## Begin Provided entries

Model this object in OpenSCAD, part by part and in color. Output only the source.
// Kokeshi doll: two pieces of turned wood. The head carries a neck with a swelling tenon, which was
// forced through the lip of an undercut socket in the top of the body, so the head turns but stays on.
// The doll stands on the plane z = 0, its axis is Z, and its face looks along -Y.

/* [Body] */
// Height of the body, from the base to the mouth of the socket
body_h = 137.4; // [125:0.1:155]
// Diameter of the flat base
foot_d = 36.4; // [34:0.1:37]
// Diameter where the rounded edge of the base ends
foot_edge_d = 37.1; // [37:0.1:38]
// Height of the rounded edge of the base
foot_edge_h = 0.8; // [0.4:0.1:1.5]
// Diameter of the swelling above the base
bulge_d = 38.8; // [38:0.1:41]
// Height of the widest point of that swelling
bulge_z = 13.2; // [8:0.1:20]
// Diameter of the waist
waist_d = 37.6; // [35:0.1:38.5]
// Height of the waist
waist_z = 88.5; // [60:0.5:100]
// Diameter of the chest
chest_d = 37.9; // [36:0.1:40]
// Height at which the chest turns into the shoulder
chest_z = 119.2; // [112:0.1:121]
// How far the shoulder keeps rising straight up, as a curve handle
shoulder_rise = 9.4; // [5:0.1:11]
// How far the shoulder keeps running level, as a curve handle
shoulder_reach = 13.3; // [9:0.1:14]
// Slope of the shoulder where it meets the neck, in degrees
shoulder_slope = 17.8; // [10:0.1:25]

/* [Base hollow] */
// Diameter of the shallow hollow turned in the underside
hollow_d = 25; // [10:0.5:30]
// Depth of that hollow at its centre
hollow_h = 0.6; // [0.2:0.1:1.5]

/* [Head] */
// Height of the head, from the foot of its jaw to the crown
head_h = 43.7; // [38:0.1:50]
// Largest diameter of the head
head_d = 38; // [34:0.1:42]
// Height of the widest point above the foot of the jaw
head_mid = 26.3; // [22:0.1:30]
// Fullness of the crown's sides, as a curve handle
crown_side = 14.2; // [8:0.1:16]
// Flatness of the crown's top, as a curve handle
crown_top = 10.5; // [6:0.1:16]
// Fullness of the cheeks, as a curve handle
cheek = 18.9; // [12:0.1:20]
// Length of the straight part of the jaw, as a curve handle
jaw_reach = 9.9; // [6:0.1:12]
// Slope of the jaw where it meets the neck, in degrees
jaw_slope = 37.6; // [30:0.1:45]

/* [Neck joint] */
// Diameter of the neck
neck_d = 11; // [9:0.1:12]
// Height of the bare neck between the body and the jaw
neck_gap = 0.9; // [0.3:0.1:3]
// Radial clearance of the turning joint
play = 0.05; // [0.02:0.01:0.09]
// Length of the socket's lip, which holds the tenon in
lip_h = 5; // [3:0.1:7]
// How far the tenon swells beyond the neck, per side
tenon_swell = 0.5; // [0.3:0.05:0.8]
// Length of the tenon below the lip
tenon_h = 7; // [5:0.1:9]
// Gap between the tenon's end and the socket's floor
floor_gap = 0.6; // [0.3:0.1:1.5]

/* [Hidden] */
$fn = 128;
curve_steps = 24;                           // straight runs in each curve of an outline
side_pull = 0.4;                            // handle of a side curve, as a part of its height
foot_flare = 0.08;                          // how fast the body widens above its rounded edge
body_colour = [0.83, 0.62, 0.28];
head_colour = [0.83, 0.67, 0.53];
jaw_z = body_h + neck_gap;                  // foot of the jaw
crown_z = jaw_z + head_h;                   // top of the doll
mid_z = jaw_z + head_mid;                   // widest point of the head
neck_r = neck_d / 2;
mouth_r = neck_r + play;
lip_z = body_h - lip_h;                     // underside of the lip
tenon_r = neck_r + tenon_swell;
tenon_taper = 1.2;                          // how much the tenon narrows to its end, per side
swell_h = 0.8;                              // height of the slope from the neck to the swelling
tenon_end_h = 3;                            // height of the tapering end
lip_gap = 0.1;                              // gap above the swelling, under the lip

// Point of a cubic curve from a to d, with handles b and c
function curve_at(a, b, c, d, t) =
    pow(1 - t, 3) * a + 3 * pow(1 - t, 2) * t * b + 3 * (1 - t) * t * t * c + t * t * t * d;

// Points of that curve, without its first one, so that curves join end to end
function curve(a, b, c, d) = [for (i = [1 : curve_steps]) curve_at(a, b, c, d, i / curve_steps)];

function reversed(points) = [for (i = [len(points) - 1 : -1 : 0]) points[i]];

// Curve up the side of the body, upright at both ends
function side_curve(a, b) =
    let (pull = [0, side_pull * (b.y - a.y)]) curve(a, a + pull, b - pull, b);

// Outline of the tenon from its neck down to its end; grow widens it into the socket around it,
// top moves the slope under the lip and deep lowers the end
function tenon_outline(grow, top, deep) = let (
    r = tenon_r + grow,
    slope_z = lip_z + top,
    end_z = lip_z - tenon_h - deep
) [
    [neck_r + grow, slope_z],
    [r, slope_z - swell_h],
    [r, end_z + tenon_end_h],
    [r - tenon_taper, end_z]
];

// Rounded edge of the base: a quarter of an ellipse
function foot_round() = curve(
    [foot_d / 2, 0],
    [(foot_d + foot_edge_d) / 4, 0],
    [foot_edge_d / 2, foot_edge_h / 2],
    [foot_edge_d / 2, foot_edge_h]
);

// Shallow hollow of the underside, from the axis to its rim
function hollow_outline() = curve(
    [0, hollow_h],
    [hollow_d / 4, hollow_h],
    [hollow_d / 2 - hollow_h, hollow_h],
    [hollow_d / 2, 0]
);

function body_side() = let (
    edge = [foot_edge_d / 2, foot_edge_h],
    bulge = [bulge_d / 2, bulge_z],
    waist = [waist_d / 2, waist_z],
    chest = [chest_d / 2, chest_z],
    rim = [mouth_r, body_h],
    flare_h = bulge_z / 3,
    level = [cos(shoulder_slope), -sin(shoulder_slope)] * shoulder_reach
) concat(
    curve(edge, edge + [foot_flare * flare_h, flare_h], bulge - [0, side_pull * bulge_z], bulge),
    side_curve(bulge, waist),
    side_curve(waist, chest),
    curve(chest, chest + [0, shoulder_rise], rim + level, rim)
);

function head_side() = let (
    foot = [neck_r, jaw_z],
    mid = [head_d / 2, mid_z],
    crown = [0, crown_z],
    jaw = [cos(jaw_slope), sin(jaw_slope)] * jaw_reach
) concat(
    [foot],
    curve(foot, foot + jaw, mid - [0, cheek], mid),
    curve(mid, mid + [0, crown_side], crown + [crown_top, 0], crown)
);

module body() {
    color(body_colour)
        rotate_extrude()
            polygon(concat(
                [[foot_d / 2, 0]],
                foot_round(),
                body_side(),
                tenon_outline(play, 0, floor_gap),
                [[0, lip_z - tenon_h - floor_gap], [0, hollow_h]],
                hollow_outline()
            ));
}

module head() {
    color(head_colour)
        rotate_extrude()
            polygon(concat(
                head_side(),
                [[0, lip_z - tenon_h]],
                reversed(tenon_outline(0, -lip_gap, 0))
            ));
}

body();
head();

## End Provided entries
## Begin Provided entries

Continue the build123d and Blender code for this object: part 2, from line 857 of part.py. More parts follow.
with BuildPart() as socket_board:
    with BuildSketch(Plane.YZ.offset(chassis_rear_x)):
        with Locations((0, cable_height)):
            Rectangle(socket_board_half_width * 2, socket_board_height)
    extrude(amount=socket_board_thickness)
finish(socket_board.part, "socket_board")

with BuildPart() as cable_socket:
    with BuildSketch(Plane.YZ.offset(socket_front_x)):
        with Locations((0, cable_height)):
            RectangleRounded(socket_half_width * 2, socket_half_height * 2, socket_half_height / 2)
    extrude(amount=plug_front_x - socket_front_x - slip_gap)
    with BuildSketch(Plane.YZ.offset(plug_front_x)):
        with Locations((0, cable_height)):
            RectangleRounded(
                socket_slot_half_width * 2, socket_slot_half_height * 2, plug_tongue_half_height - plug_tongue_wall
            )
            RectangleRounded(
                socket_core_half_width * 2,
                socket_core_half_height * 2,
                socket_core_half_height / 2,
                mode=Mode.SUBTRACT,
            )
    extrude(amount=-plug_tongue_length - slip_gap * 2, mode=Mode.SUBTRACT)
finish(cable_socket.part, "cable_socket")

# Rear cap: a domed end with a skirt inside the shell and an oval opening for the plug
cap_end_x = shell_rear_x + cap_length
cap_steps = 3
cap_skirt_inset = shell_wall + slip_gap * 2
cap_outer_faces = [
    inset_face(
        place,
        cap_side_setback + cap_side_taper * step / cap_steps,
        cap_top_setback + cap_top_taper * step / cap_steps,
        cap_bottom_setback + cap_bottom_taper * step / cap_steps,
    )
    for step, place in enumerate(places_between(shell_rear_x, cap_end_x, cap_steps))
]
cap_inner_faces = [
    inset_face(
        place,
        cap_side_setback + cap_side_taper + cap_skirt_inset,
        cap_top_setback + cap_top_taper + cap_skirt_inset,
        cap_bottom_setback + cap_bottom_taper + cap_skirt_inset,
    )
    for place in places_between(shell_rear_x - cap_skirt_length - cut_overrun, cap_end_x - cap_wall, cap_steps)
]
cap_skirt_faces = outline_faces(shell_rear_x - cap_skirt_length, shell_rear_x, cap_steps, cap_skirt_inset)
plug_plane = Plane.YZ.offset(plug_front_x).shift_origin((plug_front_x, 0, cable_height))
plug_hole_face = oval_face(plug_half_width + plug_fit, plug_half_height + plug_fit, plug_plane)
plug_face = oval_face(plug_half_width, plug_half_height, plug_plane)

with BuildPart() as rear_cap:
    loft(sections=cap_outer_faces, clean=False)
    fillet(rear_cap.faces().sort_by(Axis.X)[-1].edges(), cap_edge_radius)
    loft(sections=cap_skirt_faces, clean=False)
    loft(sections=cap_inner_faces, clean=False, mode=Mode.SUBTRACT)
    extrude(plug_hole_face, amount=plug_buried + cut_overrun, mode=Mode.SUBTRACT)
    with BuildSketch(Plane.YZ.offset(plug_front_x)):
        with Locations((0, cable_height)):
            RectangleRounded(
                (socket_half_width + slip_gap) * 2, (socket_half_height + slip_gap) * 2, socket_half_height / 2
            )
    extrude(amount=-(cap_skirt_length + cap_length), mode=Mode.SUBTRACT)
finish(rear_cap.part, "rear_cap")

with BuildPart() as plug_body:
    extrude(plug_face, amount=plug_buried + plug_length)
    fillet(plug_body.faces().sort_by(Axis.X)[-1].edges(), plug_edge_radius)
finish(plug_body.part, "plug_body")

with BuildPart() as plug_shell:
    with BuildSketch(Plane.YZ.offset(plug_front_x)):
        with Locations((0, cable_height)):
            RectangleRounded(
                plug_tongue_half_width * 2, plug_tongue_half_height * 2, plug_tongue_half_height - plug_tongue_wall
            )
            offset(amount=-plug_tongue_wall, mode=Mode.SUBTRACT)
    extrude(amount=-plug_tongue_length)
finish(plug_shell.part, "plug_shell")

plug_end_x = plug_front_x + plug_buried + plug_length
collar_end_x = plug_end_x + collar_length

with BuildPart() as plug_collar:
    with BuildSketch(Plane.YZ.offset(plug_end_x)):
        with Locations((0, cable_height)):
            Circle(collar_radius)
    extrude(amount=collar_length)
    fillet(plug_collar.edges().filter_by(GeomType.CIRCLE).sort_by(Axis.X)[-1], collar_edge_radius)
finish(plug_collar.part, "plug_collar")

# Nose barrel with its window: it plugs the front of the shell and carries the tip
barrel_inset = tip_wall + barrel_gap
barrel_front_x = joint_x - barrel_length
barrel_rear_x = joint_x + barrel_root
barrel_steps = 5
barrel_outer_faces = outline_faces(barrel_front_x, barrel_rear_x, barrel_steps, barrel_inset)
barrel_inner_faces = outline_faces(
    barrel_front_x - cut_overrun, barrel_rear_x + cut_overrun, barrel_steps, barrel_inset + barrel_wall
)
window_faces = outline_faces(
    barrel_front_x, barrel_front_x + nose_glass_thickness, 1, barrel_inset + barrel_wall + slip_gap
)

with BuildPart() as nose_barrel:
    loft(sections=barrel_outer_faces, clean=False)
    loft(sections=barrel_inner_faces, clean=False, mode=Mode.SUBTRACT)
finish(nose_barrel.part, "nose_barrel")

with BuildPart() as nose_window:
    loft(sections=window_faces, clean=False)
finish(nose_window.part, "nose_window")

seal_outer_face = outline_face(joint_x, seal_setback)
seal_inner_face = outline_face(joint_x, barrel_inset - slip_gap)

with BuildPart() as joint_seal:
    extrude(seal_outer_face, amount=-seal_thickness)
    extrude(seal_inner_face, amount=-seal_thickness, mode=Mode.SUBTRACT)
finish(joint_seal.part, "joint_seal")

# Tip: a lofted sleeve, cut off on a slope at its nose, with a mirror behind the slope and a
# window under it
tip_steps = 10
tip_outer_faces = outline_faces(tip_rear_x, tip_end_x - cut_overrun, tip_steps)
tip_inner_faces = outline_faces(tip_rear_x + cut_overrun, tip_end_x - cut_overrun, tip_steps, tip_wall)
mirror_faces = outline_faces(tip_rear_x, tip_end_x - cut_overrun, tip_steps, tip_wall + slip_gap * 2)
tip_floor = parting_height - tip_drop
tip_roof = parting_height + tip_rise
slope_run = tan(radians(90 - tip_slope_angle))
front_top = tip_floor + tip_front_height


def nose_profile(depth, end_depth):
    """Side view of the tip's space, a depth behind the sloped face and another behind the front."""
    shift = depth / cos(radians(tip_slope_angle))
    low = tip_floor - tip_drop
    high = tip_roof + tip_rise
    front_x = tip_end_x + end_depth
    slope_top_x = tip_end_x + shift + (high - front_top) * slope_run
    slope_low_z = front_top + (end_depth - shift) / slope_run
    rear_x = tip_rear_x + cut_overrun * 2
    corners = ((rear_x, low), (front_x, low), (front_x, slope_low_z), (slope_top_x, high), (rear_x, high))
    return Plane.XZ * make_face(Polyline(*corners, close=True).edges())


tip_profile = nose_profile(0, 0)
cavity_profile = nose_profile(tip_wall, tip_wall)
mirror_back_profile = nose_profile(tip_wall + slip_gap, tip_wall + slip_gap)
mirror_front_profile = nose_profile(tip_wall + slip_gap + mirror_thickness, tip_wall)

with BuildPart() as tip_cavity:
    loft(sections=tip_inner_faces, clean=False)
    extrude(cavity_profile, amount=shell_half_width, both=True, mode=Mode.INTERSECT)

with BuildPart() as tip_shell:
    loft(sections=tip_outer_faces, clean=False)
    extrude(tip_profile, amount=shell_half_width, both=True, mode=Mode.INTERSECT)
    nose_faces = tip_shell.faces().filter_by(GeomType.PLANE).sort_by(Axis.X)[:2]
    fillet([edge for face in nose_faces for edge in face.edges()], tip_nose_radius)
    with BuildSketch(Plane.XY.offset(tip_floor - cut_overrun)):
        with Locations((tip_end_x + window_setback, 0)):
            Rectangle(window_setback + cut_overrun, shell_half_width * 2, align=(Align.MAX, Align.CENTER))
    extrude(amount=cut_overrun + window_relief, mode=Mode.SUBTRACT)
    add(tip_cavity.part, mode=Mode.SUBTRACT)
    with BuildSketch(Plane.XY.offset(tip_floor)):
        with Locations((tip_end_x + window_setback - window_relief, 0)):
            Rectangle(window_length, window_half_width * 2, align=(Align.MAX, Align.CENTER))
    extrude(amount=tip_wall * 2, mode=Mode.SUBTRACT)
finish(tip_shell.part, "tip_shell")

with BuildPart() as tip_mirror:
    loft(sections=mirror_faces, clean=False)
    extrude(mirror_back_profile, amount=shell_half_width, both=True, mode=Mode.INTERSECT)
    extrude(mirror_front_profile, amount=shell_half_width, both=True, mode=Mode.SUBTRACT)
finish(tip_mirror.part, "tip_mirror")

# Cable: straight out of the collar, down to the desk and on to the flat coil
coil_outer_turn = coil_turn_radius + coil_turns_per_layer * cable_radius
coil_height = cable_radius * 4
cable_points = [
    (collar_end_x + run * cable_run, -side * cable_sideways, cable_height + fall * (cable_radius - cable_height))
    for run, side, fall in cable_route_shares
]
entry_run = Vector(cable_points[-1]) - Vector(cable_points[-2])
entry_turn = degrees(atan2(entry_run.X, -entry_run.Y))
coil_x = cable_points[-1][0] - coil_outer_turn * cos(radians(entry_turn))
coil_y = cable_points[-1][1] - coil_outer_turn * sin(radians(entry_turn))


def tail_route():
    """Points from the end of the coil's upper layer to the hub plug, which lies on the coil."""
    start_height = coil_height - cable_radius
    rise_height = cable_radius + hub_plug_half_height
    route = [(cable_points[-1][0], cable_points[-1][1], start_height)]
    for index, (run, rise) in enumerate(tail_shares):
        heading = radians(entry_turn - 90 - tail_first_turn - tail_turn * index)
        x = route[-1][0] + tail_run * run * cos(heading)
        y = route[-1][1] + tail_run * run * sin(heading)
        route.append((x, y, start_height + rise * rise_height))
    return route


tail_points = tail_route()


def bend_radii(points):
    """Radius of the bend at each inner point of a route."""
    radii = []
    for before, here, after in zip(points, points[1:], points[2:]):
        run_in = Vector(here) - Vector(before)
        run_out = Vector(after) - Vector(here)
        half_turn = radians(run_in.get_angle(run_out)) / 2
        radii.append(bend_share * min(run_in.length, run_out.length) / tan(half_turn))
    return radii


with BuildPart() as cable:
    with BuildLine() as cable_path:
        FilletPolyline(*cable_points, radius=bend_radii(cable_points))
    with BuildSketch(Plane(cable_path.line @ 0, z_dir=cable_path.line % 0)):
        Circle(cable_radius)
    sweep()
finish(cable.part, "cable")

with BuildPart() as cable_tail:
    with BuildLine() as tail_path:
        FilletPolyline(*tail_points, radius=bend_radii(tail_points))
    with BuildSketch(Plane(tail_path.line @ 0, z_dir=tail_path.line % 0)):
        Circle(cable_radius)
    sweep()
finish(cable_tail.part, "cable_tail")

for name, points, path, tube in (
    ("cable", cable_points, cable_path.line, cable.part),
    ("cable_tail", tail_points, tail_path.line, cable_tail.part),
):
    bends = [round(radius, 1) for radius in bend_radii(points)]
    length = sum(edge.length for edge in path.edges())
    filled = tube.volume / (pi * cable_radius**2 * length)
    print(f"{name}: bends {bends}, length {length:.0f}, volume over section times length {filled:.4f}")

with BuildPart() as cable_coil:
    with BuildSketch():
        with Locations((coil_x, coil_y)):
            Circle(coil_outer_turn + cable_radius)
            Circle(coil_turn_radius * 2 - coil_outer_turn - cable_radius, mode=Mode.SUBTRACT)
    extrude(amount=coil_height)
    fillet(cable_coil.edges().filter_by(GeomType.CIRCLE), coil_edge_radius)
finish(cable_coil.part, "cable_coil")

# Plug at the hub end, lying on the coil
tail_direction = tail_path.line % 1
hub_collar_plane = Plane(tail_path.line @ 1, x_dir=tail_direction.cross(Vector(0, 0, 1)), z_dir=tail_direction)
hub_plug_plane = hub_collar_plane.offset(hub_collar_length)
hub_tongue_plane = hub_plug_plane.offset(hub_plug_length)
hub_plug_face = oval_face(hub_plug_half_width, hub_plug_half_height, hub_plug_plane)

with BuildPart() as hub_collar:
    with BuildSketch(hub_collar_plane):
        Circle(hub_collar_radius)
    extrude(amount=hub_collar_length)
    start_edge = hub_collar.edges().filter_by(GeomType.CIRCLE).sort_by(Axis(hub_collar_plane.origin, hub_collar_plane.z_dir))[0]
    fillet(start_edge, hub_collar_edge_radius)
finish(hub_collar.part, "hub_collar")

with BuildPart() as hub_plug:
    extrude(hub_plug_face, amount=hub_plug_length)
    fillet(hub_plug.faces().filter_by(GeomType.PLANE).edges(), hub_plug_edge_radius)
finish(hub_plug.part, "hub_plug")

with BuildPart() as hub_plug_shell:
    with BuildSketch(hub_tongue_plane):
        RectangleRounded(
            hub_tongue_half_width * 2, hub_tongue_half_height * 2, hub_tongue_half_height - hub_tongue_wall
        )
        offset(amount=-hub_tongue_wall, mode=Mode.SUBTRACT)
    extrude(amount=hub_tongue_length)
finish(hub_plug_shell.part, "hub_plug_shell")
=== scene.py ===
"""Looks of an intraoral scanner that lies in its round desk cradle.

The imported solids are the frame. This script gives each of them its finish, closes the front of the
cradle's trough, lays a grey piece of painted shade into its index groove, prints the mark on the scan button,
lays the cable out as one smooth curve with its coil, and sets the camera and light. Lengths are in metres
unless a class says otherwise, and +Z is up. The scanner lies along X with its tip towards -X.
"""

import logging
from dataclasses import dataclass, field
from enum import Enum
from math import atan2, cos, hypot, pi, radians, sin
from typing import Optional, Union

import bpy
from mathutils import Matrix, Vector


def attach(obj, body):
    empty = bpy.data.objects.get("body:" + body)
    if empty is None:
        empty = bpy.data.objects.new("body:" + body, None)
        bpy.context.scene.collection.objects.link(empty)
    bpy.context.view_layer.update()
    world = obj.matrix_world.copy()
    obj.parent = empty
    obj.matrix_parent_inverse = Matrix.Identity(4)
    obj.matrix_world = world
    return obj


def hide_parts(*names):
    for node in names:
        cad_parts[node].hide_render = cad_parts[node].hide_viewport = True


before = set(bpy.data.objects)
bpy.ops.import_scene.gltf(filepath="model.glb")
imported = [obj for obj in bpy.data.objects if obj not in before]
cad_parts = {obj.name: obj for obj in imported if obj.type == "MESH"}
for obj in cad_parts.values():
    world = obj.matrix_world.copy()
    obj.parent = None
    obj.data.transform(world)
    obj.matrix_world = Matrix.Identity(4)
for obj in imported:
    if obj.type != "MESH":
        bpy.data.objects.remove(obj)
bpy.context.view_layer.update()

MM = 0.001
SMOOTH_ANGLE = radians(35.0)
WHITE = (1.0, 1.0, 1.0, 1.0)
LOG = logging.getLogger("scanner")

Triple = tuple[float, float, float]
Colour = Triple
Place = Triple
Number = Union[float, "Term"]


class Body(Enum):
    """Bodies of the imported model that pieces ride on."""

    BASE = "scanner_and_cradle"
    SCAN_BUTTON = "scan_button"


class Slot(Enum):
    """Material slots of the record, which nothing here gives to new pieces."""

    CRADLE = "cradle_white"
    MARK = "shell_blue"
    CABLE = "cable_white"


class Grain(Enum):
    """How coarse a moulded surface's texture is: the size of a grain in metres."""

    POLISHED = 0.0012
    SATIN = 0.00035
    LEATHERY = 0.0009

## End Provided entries

_Given instruction_
Above are some lines. Repeat exactly, and only, those from the line that has "Model this object" through the line that has "looks along -Y.".

_Full answer_
Model this object in OpenSCAD, part by part and in color. Output only the source.
// Kokeshi doll: two pieces of turned wood. The head carries a neck with a swelling tenon, which was
// forced through the lip of an undercut socket in the top of the body, so the head turns but stays on.
// The doll stands on the plane z = 0, its axis is Z, and its face looks along -Y.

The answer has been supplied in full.